Once you've rolled paper into the machine, you can use the six keys on the front to quickly emboss Braille characters onto the page. With a bit of practice, anyone can punch out line after line of Braille without growing tired because it's much easier to press down on the keys than a stylus. A Brailler is much simpler to use than a slate, because you don't need to learn to position the stylus ... and there are no little pieces to lose. The Brailler is also a lot faster to use, because each time you press down the keys, you Braille a whole character ... not just a single dot. Hit the Space-bar in the middle of the six keys to go to a new word, the Backspace key (on the right) to back up and make a correction, and the Line-space key (on the left) to go to a new line.
This unit can emboss Braille onto paper stock from 20 to 200-pound, though typically you'll want to use paper between 80 and 100-pound thickness. The Brailler can write up to 42 cells per line, accommodates paper up to fourteen inches long, and has adjustable margin stops if you like to use narrower sheets. A bell will sound when you're nearing the end of a line, so you can finish your word and go to a new line. To cap it all off, it comes with a leather dust cover, a large Braille eraser, and a manual in both print and Braille.
Here's the thing. Though this heavy-duty, desktop Brailler is superb for banging out page after page of Braille, it is rather pricey - and not particularly portable. If you need to quietly take notes while you're on the go, or want to give your friend something so he can write Braille too, you should pick up a slate and stylus instead. If you're doing a lot of Brailling at a desk, however, and are looking for a Braille typewriter that could last a lifetime, there's no better option than the Perkins Brailler. The choice is yours.
Since the first Perkins Brailler was rolled out nearly sixty years ago, Howe Press has made very few modifications to their original superb and robust design. Now, with over four hundred thousand units in circulation, it's easy to see why this machine is used almost exclusively in homes, schools, and offices across North America ... and around the world.
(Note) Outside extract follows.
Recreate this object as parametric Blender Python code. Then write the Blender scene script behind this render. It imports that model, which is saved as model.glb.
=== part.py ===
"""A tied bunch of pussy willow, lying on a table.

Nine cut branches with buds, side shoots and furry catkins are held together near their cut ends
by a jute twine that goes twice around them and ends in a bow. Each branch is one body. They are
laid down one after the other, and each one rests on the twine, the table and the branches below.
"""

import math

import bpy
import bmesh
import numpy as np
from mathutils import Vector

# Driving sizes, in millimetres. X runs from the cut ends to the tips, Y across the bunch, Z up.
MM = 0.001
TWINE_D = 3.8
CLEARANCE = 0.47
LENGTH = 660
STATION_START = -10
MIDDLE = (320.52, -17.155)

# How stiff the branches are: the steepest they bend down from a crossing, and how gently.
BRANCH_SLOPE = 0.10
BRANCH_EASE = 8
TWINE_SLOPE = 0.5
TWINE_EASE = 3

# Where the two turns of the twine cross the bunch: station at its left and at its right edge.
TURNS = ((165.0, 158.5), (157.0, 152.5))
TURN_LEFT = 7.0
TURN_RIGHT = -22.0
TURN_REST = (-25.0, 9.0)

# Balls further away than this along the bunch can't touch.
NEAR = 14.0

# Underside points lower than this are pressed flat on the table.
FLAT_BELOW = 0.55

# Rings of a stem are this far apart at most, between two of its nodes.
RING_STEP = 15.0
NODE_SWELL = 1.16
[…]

The unit is tried and true, and no blind person who knows Braille should be without this indispensable writing tool.
Directions for the Perkins Brailler From Future Aids, The Braille Superstore.
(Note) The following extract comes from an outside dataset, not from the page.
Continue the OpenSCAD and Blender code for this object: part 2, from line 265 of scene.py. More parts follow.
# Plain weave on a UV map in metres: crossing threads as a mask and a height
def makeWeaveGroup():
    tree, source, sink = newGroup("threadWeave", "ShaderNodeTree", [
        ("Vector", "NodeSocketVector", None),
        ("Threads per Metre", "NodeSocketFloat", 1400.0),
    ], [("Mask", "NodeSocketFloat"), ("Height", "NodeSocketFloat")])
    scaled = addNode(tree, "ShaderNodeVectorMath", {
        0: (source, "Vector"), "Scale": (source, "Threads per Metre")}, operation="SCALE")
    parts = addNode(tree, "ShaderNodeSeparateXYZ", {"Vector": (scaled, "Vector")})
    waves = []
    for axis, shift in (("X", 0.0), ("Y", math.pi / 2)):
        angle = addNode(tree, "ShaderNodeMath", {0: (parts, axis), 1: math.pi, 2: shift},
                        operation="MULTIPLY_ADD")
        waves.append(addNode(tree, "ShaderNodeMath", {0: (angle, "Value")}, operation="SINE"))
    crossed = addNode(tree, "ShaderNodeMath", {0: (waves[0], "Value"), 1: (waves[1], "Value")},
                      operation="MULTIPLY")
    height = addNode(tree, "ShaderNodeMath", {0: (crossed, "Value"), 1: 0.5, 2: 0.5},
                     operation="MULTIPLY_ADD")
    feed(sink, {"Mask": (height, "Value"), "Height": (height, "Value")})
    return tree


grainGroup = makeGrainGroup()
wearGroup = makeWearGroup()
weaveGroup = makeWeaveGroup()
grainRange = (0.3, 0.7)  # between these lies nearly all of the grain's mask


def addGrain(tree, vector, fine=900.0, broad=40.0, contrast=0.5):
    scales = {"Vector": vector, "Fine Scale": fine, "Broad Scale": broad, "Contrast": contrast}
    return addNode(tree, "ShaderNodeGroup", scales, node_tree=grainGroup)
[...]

The Perkins Brailler is by far the most efficient device for producing Braille "by hand" (i.e., not generated by computer). The Perkins Brailler has nine keys: the six keys corresponding to the six dots, a space bar, a backspace key, and a paper advance/line feed key. In addition, it has a thumb-lever to move the typing head back to the beginning of a line. Dots are made by pressing one or more keys simultaneously, following this pattern:
1. Dot 1: index finger of left hand
2. Dot 2: middle finger of left hand
3. Dot 3: ring finger of left hand
4. Dot 4: index finger of right hand
5. Dot 5: middle finger of right hand
6. Dot 6: ring finger of right hand
The space bar, in between the six keys, is pressed with either the left or the right-hand thumb.
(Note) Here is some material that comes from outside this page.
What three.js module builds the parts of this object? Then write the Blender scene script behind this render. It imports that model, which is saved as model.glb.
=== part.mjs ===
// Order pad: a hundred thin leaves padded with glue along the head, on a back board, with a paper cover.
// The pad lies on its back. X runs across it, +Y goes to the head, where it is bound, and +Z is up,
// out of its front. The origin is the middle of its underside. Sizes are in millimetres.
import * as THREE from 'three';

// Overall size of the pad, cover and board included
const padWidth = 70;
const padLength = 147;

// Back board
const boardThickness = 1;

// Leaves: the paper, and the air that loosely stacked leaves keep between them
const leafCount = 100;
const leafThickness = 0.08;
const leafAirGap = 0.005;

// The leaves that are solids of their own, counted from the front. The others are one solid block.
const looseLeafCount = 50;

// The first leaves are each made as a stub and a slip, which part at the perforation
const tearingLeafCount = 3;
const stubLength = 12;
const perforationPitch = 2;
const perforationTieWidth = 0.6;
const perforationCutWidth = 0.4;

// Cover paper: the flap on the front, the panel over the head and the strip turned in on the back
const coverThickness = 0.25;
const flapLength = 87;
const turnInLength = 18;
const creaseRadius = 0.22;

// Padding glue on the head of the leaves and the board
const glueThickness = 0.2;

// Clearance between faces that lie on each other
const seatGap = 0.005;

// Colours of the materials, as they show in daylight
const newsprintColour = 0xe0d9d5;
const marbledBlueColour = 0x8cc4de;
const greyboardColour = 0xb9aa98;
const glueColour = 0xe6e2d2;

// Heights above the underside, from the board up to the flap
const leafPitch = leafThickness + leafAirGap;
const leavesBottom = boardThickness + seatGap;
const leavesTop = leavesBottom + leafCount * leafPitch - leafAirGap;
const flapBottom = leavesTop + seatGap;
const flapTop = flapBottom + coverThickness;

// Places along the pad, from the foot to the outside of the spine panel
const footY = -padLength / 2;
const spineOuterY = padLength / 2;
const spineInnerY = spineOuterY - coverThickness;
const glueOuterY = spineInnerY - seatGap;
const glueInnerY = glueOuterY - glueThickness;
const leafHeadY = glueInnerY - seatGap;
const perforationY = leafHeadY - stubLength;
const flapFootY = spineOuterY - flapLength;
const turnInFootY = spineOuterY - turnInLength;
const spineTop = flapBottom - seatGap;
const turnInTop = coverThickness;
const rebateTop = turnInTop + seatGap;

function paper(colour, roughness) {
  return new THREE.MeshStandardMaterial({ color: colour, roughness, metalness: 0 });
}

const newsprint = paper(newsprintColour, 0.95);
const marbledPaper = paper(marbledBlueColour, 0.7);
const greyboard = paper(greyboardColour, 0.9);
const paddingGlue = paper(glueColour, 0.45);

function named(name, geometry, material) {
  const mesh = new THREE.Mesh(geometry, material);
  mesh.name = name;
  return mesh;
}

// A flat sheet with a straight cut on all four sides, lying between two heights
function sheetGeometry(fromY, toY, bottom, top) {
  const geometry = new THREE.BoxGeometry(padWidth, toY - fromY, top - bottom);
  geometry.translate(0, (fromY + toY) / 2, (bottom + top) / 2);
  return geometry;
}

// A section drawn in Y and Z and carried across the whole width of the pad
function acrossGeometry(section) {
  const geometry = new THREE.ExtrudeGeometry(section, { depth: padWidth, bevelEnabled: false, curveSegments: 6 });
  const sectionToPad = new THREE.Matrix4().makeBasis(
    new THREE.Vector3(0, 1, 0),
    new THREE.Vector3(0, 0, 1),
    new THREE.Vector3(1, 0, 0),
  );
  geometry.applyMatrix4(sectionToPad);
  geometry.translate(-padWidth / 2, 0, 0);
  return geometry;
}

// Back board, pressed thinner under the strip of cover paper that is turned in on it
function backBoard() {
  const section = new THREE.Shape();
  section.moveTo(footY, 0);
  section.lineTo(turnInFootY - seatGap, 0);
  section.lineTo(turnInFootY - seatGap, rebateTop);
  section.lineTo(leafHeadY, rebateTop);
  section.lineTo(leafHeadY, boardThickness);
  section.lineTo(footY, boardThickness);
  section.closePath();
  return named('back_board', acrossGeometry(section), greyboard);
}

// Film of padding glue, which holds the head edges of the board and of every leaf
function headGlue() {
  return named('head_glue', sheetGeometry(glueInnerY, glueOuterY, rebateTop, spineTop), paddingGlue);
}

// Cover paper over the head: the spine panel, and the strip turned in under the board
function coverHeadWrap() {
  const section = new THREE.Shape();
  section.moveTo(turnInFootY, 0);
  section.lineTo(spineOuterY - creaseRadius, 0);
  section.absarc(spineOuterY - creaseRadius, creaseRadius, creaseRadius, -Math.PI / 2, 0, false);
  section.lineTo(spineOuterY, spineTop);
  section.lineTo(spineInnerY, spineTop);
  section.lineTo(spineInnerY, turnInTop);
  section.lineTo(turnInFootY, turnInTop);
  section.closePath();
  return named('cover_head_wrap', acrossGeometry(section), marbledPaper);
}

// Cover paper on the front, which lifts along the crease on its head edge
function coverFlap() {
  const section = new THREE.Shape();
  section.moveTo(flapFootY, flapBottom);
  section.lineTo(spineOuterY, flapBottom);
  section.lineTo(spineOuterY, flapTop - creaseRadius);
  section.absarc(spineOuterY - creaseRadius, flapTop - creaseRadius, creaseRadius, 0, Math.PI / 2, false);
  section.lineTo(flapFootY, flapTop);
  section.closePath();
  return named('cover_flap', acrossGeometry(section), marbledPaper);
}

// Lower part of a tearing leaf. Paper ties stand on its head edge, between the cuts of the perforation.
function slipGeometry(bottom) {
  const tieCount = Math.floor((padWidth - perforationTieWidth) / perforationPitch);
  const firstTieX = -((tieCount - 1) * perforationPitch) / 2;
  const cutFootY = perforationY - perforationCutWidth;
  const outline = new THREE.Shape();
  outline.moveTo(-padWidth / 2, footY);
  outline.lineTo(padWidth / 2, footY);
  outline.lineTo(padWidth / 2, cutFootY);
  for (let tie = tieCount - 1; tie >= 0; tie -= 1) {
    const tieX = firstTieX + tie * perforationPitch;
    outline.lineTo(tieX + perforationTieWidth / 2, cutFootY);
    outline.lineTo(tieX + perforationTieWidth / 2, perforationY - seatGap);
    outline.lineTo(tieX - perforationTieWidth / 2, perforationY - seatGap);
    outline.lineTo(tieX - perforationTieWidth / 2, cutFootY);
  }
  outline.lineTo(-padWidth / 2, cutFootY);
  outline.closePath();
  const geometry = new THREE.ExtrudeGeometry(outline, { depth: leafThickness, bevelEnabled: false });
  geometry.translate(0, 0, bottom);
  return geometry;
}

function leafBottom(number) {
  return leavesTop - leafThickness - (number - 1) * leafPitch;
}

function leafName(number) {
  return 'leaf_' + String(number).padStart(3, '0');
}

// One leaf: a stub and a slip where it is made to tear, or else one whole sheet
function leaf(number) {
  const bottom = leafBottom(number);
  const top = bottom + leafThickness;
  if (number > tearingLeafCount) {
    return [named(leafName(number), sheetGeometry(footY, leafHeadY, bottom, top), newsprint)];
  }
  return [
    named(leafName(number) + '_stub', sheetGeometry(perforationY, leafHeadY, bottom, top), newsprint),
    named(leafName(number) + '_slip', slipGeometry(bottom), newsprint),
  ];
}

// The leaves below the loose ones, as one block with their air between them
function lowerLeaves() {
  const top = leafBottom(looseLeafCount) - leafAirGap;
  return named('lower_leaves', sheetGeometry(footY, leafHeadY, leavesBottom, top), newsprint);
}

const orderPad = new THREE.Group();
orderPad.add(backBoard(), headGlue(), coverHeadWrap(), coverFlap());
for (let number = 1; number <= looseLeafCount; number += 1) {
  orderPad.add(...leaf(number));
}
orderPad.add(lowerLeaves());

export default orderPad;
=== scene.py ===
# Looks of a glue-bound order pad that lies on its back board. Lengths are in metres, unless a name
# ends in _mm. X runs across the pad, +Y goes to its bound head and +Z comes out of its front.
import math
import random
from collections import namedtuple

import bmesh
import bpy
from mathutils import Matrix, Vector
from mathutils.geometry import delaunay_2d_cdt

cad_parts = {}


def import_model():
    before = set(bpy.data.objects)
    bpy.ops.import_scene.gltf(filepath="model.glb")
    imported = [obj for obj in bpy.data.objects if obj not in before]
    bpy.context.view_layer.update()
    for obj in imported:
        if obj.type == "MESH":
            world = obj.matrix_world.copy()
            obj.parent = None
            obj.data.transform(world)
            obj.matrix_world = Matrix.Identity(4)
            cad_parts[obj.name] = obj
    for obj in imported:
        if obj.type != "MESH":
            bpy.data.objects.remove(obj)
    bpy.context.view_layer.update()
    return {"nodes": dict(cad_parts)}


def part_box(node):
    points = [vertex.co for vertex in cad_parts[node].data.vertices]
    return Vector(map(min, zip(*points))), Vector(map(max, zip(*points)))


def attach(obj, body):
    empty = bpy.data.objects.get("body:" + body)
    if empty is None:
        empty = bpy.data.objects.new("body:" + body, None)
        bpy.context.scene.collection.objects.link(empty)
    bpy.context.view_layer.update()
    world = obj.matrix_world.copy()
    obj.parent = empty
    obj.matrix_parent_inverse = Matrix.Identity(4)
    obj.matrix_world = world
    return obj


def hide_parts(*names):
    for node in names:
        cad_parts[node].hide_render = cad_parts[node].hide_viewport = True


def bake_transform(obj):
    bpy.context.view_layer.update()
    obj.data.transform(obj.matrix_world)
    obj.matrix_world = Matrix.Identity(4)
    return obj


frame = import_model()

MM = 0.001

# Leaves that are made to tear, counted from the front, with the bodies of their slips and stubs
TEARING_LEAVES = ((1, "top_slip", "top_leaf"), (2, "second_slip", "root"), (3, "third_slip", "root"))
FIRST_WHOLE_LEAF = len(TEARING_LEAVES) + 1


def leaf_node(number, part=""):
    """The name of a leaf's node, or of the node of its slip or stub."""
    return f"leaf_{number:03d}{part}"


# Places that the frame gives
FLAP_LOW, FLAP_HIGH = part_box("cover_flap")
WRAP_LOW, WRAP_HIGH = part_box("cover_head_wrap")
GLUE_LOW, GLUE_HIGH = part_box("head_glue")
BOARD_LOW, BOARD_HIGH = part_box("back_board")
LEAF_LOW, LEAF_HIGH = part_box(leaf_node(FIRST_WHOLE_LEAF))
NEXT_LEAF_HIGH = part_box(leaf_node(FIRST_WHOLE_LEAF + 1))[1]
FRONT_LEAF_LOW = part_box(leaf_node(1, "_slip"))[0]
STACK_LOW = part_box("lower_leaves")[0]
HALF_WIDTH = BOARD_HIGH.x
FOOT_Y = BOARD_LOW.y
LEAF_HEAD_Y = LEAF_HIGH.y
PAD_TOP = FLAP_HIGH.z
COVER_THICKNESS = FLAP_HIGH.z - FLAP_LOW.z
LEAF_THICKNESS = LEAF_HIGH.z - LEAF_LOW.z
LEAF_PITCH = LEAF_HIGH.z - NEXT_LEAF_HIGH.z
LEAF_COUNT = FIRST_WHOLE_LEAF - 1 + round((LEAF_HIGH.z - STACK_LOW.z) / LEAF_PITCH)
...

The backspace key is on the far right.
The paper advance key is on the far left.
To load paper, follow these instructions:
1. With the keys of the Brailler, i.e. the front of the Brailler, facing you.
2. Turn the feed knob (on either side of the Brailler) as far as it will go, turning the top of the feed knob away from you.
3. Open the print head by pulling either of the paper bail levers (on top of the Brailler) all the way toward you.
4. Set the bottom edge of the paper on top of the back cover of the Brailler and slide it into the Brailler as far as it will go.
5. Push either of the paper bail levers all the way away from you. This will clamp the paper into the Brailler.
6. Turn the feed knob as far as it will go, turning the top of the feed knob toward you.
7. Press the paper advance key once to set the paper.
8. The paper is now loaded. To remove the paper, either roll the paper all the way out of the Brailler using the feed knob, or advance it all the way to the bottom of the page using the paper advance key. Then pull the paper bail toward you and remove the paper.
Once you have removed the paper, it is difficult, if not impossible, to reinsert it and have the dots line up. Therefore, before you remove your paper from the Brailler, it is a good idea to proofread your work. Erasures can be made by rolling the paper out slightly and pushing the dots back into the paper, using the metal top of the back cover plate of the Brailler for support.
Braillers have the advantages of being fast, making clean dots, and being easy to use. Cells do not have to be inverted as they are with the slate, and it is easy to read your Braille as it comes out of the Brailler.